▸ Data section
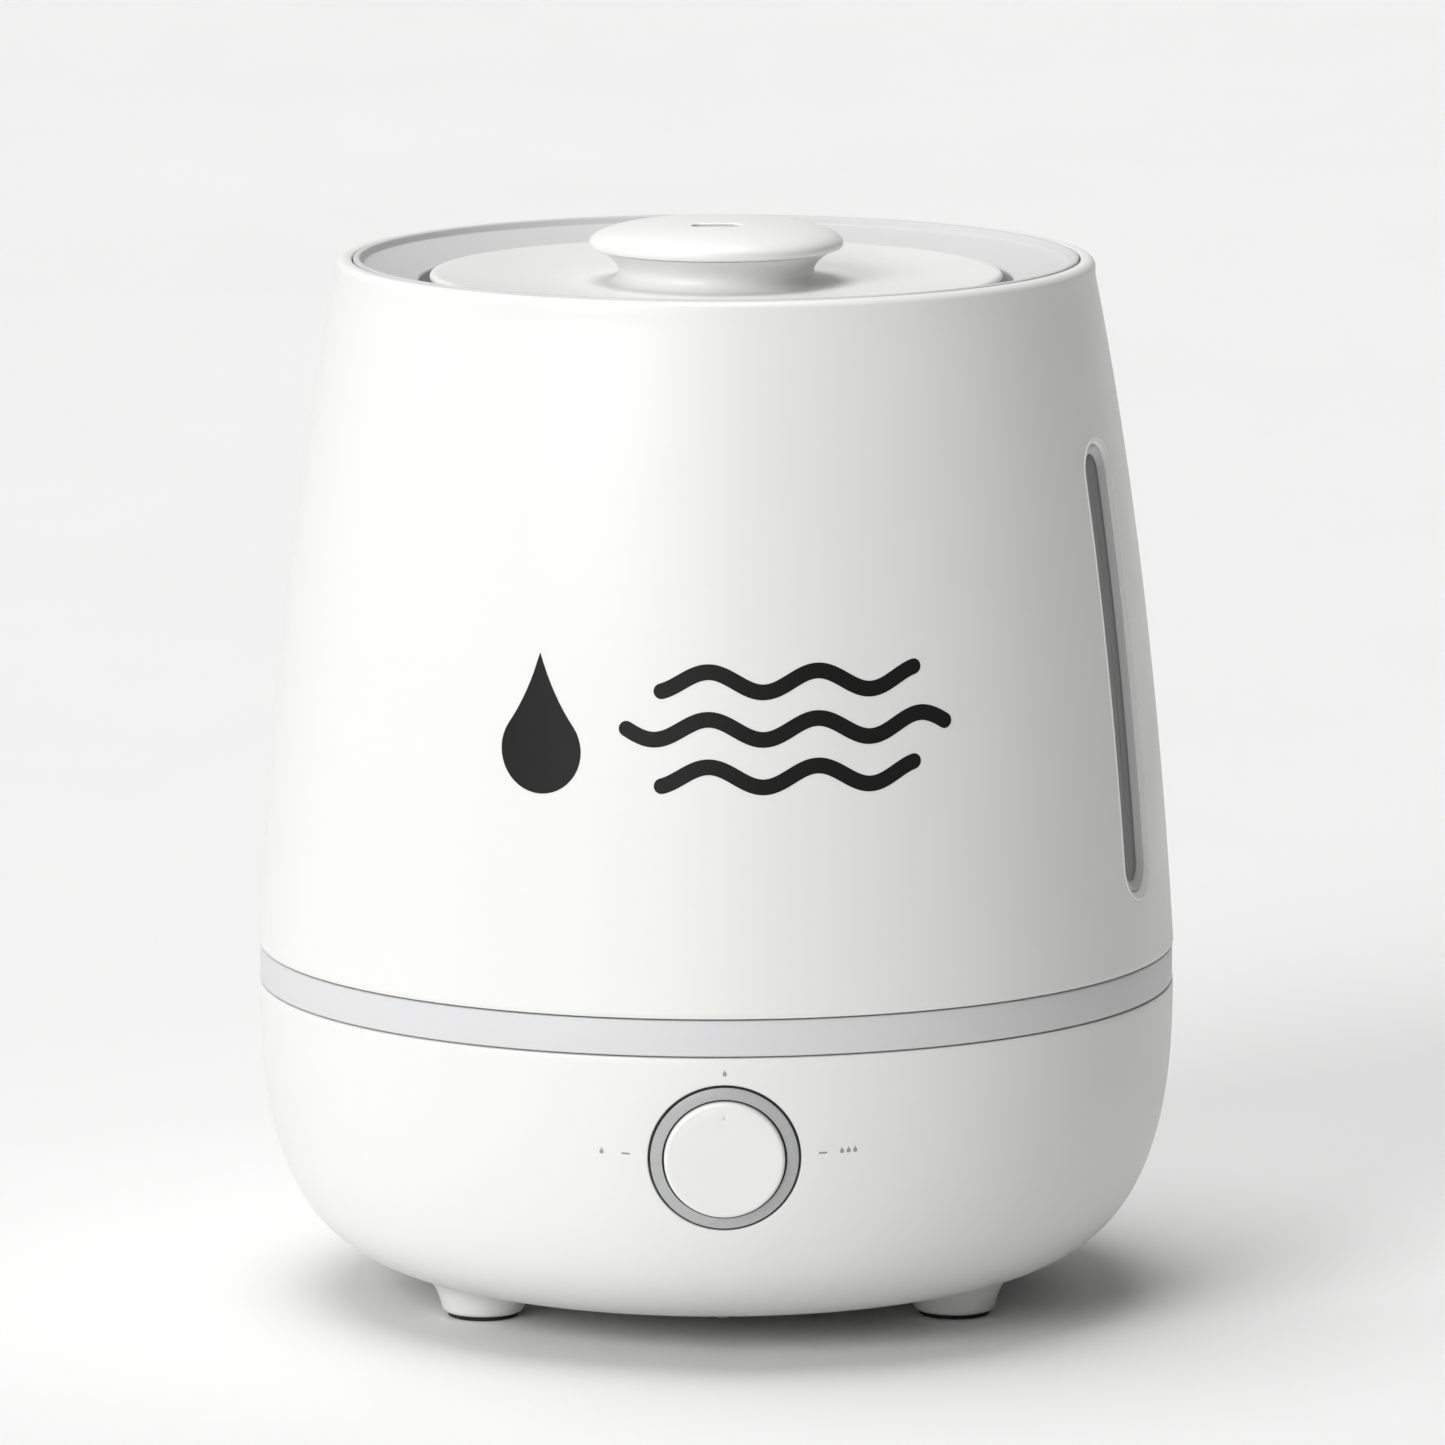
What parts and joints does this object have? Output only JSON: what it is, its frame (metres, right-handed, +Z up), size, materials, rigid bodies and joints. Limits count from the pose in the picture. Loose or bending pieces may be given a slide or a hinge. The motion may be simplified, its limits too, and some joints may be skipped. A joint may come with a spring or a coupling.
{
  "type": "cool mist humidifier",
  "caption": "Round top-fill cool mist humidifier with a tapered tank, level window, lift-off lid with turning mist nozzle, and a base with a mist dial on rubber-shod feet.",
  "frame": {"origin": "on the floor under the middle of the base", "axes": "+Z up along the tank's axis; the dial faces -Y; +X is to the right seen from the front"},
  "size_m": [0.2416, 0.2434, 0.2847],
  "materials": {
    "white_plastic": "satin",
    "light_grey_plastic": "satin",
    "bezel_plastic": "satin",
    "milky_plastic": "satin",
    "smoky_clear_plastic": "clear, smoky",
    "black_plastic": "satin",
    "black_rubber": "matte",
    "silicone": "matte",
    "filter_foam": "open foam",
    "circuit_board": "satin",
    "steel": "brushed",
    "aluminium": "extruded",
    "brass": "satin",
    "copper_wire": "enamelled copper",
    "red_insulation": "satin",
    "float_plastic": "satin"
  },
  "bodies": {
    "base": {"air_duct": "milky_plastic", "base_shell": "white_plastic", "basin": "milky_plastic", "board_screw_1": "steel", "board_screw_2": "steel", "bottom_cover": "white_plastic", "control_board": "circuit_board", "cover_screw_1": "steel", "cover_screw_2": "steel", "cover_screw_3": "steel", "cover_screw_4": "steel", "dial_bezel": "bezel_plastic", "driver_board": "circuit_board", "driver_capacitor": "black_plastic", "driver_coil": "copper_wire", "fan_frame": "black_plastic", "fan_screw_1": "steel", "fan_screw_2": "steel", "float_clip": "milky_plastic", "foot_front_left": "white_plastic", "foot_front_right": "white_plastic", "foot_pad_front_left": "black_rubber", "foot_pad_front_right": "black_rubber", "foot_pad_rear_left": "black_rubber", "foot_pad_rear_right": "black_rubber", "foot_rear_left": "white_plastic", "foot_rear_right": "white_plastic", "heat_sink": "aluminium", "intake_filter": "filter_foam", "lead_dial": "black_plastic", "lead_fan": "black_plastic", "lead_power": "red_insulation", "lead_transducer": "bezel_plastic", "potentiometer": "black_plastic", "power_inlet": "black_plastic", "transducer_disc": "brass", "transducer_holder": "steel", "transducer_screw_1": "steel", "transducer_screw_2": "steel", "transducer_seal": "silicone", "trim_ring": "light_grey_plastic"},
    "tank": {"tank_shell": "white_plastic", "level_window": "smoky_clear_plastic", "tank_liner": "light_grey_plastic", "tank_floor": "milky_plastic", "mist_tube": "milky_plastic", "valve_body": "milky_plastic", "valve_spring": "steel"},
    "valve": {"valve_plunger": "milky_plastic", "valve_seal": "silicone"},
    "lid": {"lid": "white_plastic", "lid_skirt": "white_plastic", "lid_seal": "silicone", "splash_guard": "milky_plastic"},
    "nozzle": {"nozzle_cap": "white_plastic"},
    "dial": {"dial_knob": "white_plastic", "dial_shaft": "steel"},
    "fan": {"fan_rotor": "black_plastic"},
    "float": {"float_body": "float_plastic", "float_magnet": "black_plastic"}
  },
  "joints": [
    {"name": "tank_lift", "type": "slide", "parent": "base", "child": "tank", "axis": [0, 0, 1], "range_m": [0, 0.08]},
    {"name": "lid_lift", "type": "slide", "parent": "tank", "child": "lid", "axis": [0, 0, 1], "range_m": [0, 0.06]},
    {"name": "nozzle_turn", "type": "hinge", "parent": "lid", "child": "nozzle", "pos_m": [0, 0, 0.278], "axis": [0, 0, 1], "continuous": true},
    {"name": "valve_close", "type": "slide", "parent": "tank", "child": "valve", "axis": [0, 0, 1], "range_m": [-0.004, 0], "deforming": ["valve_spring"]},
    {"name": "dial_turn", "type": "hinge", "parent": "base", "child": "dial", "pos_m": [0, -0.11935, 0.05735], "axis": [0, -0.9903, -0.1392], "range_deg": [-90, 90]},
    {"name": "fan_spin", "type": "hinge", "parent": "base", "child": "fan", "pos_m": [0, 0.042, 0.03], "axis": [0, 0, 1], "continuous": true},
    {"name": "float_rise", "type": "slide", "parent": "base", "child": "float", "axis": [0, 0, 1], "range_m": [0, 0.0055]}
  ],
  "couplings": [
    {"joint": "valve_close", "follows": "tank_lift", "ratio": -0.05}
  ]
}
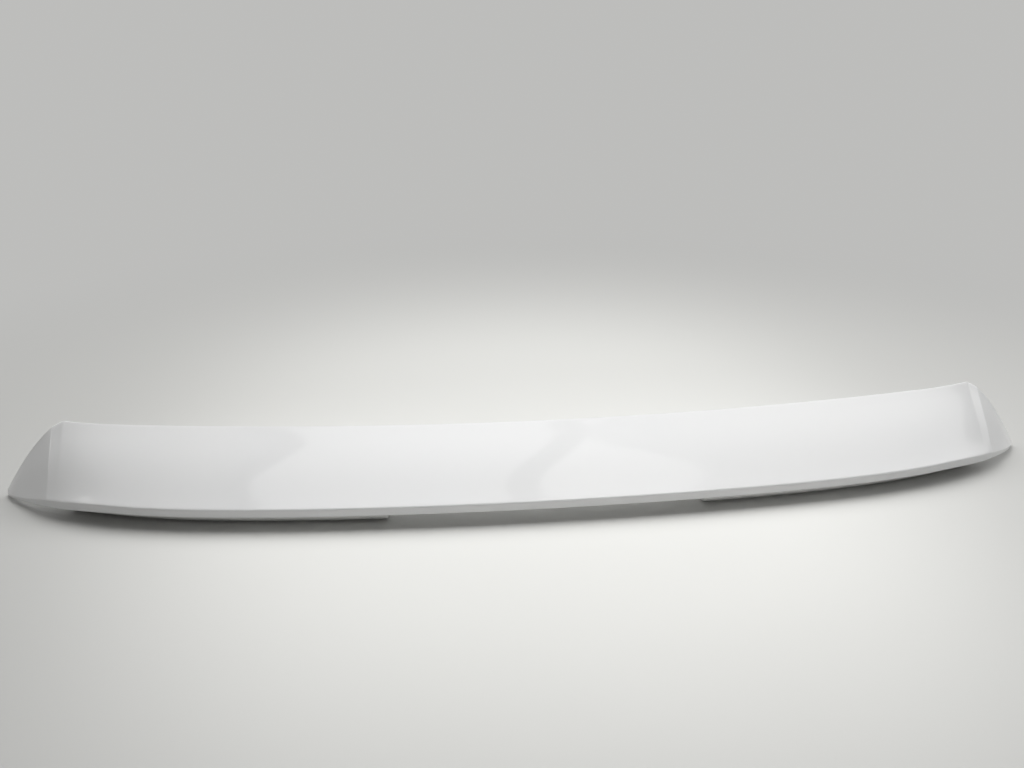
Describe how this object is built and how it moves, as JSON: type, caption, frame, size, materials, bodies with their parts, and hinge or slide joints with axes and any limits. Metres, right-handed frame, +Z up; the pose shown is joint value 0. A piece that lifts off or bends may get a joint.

▸ What the task requires
Above are some records; extract every one of them exactly.

▸ Task answer
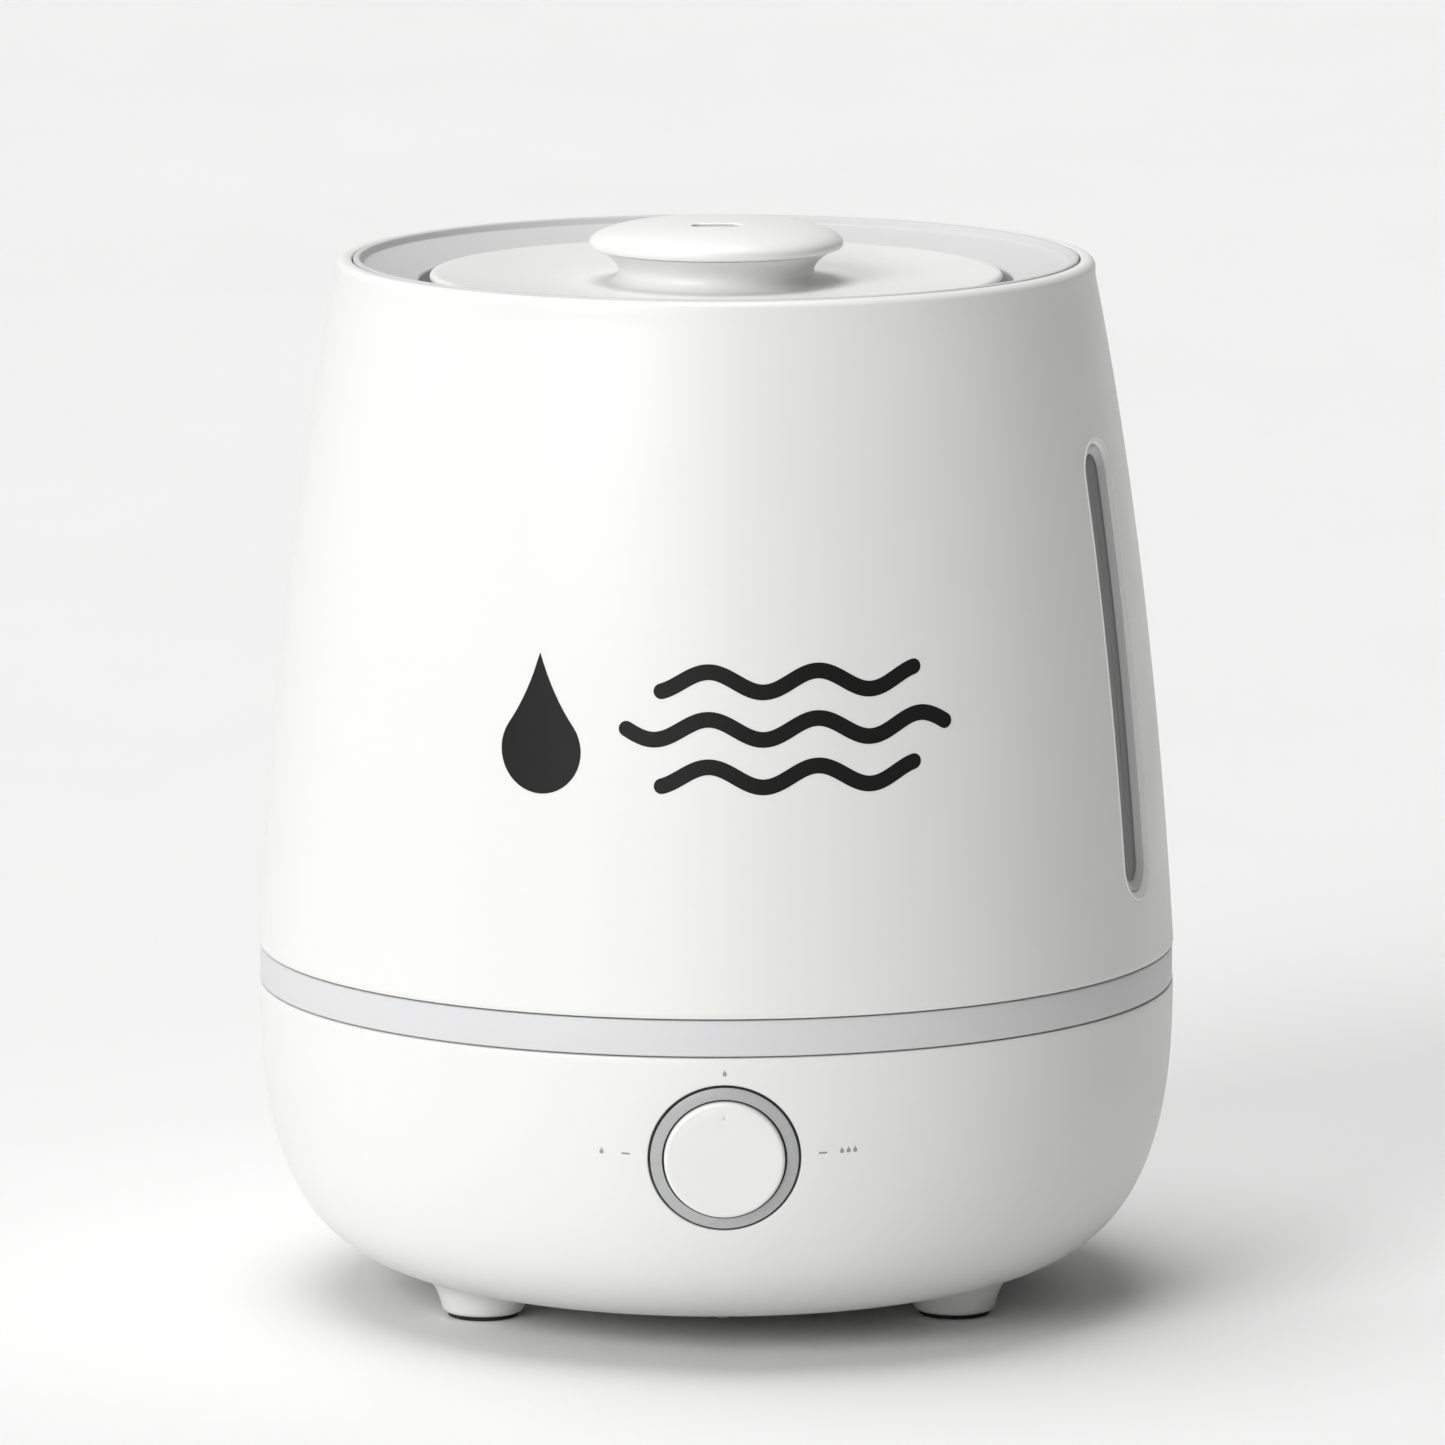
What parts and joints does this object have? Output only JSON: what it is, its frame (metres, right-handed, +Z up), size, materials, rigid bodies and joints. Limits count from the pose in the picture. Loose or bending pieces may be given a slide or a hinge. The motion may be simplified, its limits too, and some joints may be skipped. A joint may come with a spring or a coupling.
{
  "type": "cool mist humidifier",
  "caption": "Round top-fill cool mist humidifier with a tapered tank, level window, lift-off lid with turning mist nozzle, and a base with a mist dial on rubber-shod feet.",
  "frame": {"origin": "on the floor under the middle of the base", "axes": "+Z up along the tank's axis; the dial faces -Y; +X is to the right seen from the front"},
  "size_m": [0.2416, 0.2434, 0.2847],
  "materials": {
    "white_plastic": "satin",
    "light_grey_plastic": "satin",
    "bezel_plastic": "satin",
    "milky_plastic": "satin",
    "smoky_clear_plastic": "clear, smoky",
    "black_plastic": "satin",
    "black_rubber": "matte",
    "silicone": "matte",
    "filter_foam": "open foam",
    "circuit_board": "satin",
    "steel": "brushed",
    "aluminium": "extruded",
    "brass": "satin",
    "copper_wire": "enamelled copper",
    "red_insulation": "satin",
    "float_plastic": "satin"
  },
  "bodies": {
    "base": {"air_duct": "milky_plastic", "base_shell": "white_plastic", "basin": "milky_plastic", "board_screw_1": "steel", "board_screw_2": "steel", "bottom_cover": "white_plastic", "control_board": "circuit_board", "cover_screw_1": "steel", "cover_screw_2": "steel", "cover_screw_3": "steel", "cover_screw_4": "steel", "dial_bezel": "bezel_plastic", "driver_board": "circuit_board", "driver_capacitor": "black_plastic", "driver_coil": "copper_wire", "fan_frame": "black_plastic", "fan_screw_1": "steel", "fan_screw_2": "steel", "float_clip": "milky_plastic", "foot_front_left": "white_plastic", "foot_front_right": "white_plastic", "foot_pad_front_left": "black_rubber", "foot_pad_front_right": "black_rubber", "foot_pad_rear_left": "black_rubber", "foot_pad_rear_right": "black_rubber", "foot_rear_left": "white_plastic", "foot_rear_right": "white_plastic", "heat_sink": "aluminium", "intake_filter": "filter_foam", "lead_dial": "black_plastic", "lead_fan": "black_plastic", "lead_power": "red_insulation", "lead_transducer": "bezel_plastic", "potentiometer": "black_plastic", "power_inlet": "black_plastic", "transducer_disc": "brass", "transducer_holder": "steel", "transducer_screw_1": "steel", "transducer_screw_2": "steel", "transducer_seal": "silicone", "trim_ring": "light_grey_plastic"},
    "tank": {"tank_shell": "white_plastic", "level_window": "smoky_clear_plastic", "tank_liner": "light_grey_plastic", "tank_floor": "milky_plastic", "mist_tube": "milky_plastic", "valve_body": "milky_plastic", "valve_spring": "steel"},
    "valve": {"valve_plunger": "milky_plastic", "valve_seal": "silicone"},
    "lid": {"lid": "white_plastic", "lid_skirt": "white_plastic", "lid_seal": "silicone", "splash_guard": "milky_plastic"},
    "nozzle": {"nozzle_cap": "white_plastic"},
    "dial": {"dial_knob": "white_plastic", "dial_shaft": "steel"},
    "fan": {"fan_rotor": "black_plastic"},
    "float": {"float_body": "float_plastic", "float_magnet": "black_plastic"}
  },
  "joints": [
    {"name": "tank_lift", "type": "slide", "parent": "base", "child": "tank", "axis": [0, 0, 1], "range_m": [0, 0.08]},
    {"name": "lid_lift", "type": "slide", "parent": "tank", "child": "lid", "axis": [0, 0, 1], "range_m": [0, 0.06]},
    {"name": "nozzle_turn", "type": "hinge", "parent": "lid", "child": "nozzle", "pos_m": [0, 0, 0.278], "axis": [0, 0, 1], "continuous": true},
    {"name": "valve_close", "type": "slide", "parent": "tank", "child": "valve", "axis": [0, 0, 1], "range_m": [-0.004, 0], "deforming": ["valve_spring"]},
    {"name": "dial_turn", "type": "hinge", "parent": "base", "child": "dial", "pos_m": [0, -0.11935, 0.05735], "axis": [0, -0.9903, -0.1392], "range_deg": [-90, 90]},
    {"name": "fan_spin", "type": "hinge", "parent": "base", "child": "fan", "pos_m": [0, 0.042, 0.03], "axis": [0, 0, 1], "continuous": true},
    {"name": "float_rise", "type": "slide", "parent": "base", "child": "float", "axis": [0, 0, 1], "range_m": [0, 0.0055]}
  ],
  "couplings": [
    {"joint": "valve_close", "follows": "tank_lift", "ratio": -0.05}
  ]
}
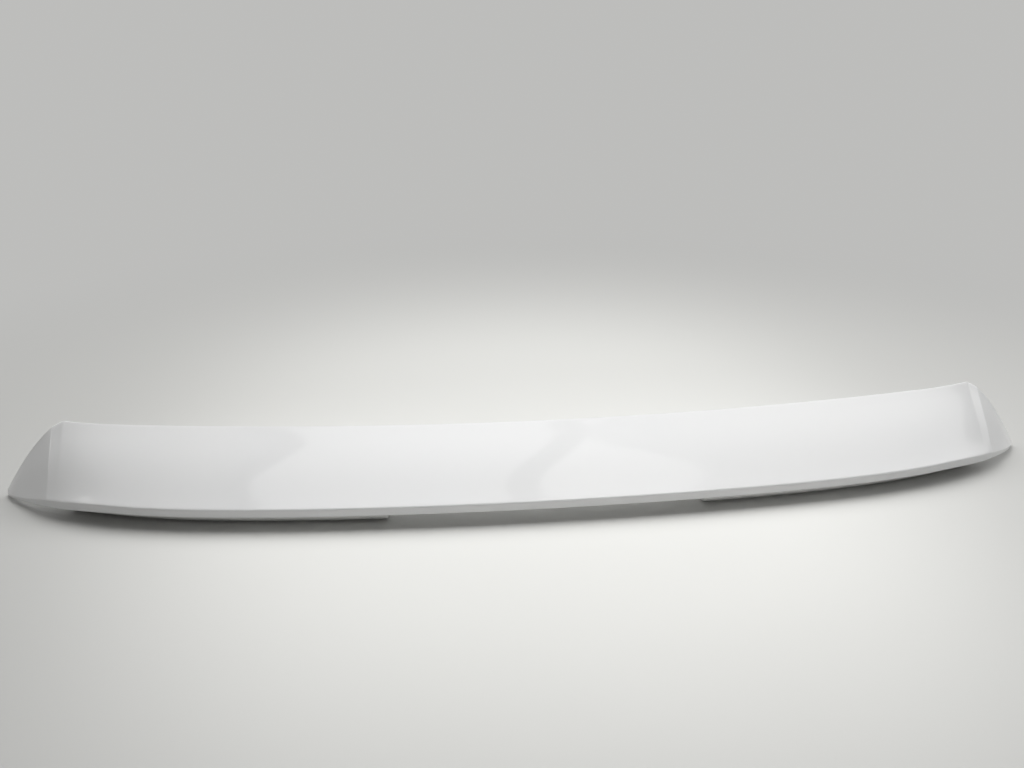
Describe how this object is built and how it moves, as JSON: type, caption, frame, size, materials, bodies with their parts, and hinge or slide joints with axes and any limits. Metres, right-handed frame, +Z up; the pose shown is joint value 0. A piece that lifts off or bends may get a joint.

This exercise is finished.